Probing the Electrochemical Role of Na2CO3 as Surface Residual on LiNi0.6Co0.2Mn0.2O2

Abstract

Lithium bearing compounds like LiOH and Li2CO3 are important raw materials for manufacturing of lithium-ion batteries. The chemical tolerance level of battery grade raw materials towards impurities will eventually determine the complexity and cost of the manufacturing process for raw materials. Sodium bearing compounds are a class of major impurities for lithium compounds extracted from the brine. In this work, the electrochemical role of surface residual Na2CO3 was systematically investigated using LiNi0.6Co0.2Mn0.2O2 as the model cathode material.
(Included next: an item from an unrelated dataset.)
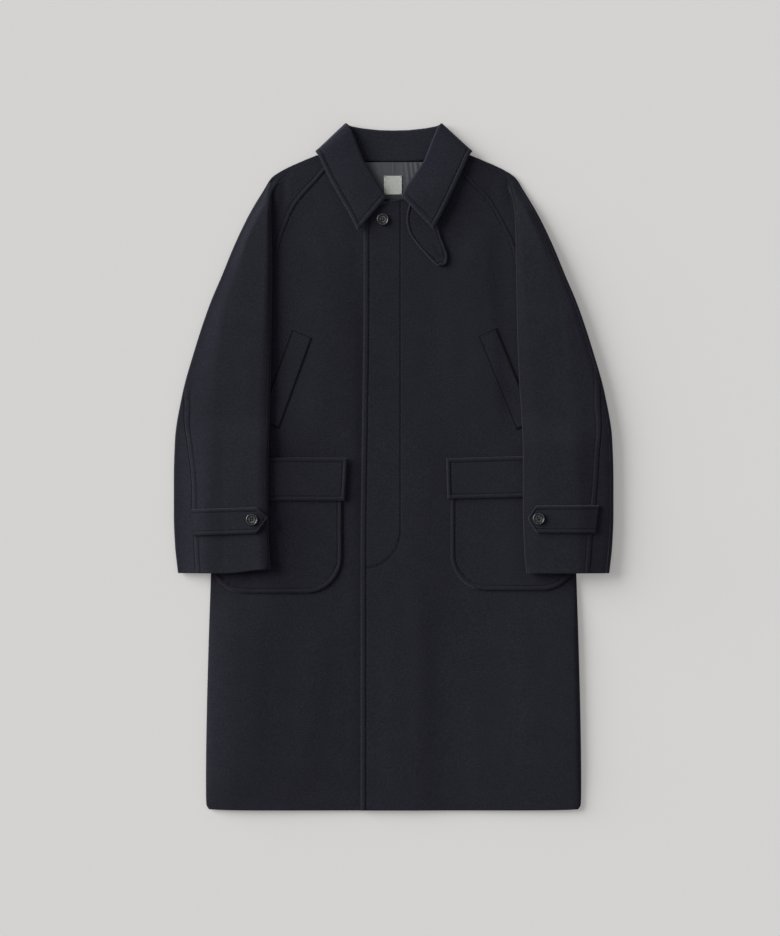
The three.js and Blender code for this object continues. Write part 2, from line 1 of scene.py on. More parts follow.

As a demonstration, different amount of Na2CO3 was deposited on the surface of LiNi0.6Co0.2Mn0.2O2 for determination of the tolerance level towards Na2CO3. It was found that excessive amount of Na2CO3 (>10,000 ppm of Na+) substantially accelerated the parasitic reactions between the delithiated cathode and the electrolyte, leading to accelerated capacity fading of the cathode material. It was also found that low concentration Na2CO3 (≤1,000 ppm of Na+) had marginal impact on the electrochemical performance of the cathode primarily due to the existing background Li2CO3 impurity inherited from the synthesis and storage of the cathode material.